**Data**
'''
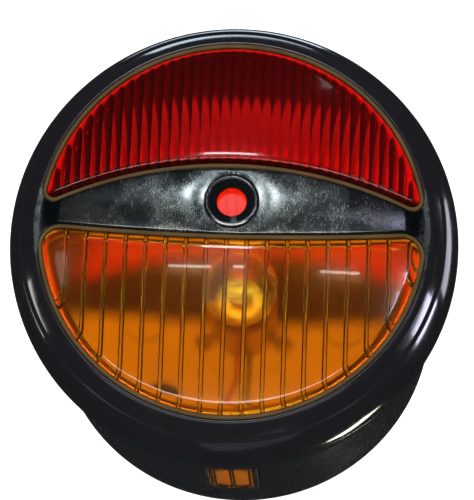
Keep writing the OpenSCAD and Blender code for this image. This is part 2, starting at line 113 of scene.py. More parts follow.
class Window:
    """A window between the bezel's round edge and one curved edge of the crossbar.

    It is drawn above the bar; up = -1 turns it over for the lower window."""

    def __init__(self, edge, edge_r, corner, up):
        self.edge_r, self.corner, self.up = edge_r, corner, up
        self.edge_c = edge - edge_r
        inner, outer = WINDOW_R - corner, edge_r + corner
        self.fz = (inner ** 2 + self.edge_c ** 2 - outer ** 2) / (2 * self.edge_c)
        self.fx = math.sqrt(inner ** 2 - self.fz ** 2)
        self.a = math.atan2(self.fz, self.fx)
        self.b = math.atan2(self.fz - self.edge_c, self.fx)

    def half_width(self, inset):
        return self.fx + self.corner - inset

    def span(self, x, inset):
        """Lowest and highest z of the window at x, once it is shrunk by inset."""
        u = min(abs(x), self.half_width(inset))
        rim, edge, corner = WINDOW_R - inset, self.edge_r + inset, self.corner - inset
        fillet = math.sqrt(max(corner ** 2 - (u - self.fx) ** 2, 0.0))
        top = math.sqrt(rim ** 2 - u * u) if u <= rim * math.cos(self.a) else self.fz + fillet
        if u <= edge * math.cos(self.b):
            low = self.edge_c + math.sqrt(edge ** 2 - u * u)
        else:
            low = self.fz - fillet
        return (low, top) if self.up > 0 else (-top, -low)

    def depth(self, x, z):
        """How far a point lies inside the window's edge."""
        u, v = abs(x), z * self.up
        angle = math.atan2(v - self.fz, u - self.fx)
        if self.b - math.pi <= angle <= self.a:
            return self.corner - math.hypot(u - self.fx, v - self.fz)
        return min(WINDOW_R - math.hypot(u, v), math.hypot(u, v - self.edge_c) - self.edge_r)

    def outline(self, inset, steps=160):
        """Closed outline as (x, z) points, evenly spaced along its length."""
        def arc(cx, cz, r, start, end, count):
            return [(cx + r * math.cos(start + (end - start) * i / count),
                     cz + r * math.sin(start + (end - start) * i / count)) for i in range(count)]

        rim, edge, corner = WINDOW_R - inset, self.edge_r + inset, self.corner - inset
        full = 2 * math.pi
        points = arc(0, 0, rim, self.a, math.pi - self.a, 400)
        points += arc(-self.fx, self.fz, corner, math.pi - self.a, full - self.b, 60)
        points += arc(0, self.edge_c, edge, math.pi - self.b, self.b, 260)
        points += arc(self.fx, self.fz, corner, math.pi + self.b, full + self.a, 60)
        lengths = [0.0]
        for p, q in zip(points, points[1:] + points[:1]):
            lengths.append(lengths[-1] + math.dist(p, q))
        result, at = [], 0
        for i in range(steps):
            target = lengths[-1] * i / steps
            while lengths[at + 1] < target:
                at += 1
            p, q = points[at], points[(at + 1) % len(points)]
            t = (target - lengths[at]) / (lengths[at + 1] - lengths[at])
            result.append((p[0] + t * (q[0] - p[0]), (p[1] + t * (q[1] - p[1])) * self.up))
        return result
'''
**Work to be completed**
Restate the listing exactly, starting at its first line and ending at the line where "It is drawn" occurs; include both and no other lines.

**The response**
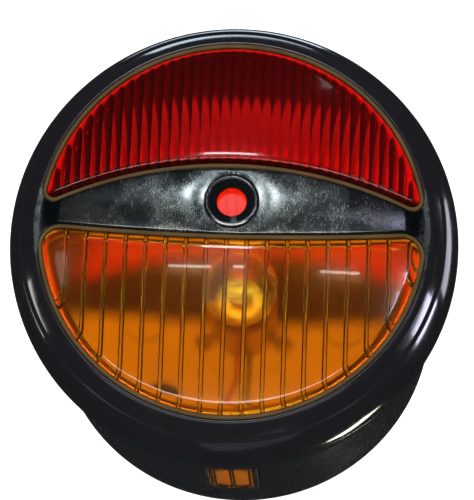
Keep writing the OpenSCAD and Blender code for this image. This is part 2, starting at line 113 of scene.py. More parts follow.
class Window:
    """A window between the bezel's round edge and one curved edge of the crossbar.

    It is drawn above the bar; up = -1 turns it over for the lower window."""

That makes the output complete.